Answer with a single number: the count of lines that hold "joints".

DATA EXTRACT:
━━━━

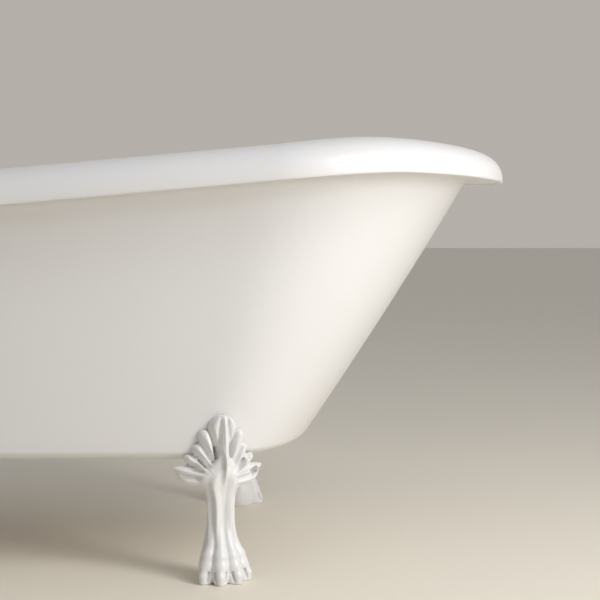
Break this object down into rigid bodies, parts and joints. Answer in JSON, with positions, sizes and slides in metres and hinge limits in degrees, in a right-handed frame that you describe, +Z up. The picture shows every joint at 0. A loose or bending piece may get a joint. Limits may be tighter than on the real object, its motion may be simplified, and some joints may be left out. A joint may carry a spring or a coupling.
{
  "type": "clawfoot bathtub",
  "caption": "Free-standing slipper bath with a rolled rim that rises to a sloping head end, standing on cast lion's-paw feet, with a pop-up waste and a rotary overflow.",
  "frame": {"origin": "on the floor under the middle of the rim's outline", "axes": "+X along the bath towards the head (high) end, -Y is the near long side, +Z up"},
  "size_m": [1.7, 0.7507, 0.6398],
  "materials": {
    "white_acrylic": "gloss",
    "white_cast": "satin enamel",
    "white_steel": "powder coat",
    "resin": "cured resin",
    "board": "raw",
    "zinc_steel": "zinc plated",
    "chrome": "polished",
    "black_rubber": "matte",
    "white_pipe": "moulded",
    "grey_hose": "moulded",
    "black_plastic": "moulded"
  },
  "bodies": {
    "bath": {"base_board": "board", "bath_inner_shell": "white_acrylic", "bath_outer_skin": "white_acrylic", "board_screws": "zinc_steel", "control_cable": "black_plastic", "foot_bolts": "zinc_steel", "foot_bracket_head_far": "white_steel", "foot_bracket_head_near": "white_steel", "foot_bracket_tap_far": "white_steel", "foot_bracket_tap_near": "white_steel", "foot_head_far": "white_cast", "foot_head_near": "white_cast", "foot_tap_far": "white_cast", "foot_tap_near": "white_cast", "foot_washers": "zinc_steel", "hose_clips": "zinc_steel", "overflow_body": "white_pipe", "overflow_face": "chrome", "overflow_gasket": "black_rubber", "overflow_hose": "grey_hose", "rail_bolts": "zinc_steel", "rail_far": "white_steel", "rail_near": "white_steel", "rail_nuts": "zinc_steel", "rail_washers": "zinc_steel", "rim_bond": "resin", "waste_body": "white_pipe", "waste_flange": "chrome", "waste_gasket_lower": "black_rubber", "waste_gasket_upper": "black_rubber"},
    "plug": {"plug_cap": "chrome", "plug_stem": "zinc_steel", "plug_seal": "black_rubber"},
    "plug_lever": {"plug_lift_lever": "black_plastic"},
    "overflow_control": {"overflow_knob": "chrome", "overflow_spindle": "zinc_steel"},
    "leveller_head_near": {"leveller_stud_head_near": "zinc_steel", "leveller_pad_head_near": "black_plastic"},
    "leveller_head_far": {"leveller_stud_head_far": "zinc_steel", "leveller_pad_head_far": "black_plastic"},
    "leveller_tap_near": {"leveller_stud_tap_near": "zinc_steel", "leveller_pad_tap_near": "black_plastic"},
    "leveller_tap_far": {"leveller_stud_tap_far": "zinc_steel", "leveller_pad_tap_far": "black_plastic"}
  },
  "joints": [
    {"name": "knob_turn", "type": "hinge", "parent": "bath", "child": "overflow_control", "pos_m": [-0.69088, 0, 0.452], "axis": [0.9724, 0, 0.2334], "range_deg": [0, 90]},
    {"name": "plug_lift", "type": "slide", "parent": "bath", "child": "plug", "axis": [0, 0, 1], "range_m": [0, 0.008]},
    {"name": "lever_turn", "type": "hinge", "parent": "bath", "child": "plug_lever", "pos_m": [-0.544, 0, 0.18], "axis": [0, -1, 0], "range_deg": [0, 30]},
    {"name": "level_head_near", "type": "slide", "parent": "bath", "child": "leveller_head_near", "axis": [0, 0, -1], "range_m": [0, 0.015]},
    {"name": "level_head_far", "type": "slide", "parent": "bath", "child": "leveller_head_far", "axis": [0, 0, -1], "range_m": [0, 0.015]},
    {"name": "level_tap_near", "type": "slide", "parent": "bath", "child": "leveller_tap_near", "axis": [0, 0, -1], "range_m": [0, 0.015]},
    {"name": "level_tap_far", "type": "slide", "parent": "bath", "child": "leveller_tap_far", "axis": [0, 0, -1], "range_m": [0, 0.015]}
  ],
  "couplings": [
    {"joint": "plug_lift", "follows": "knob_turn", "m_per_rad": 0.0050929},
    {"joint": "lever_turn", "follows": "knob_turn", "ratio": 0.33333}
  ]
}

━━━━

WRITTEN ANSWER:
2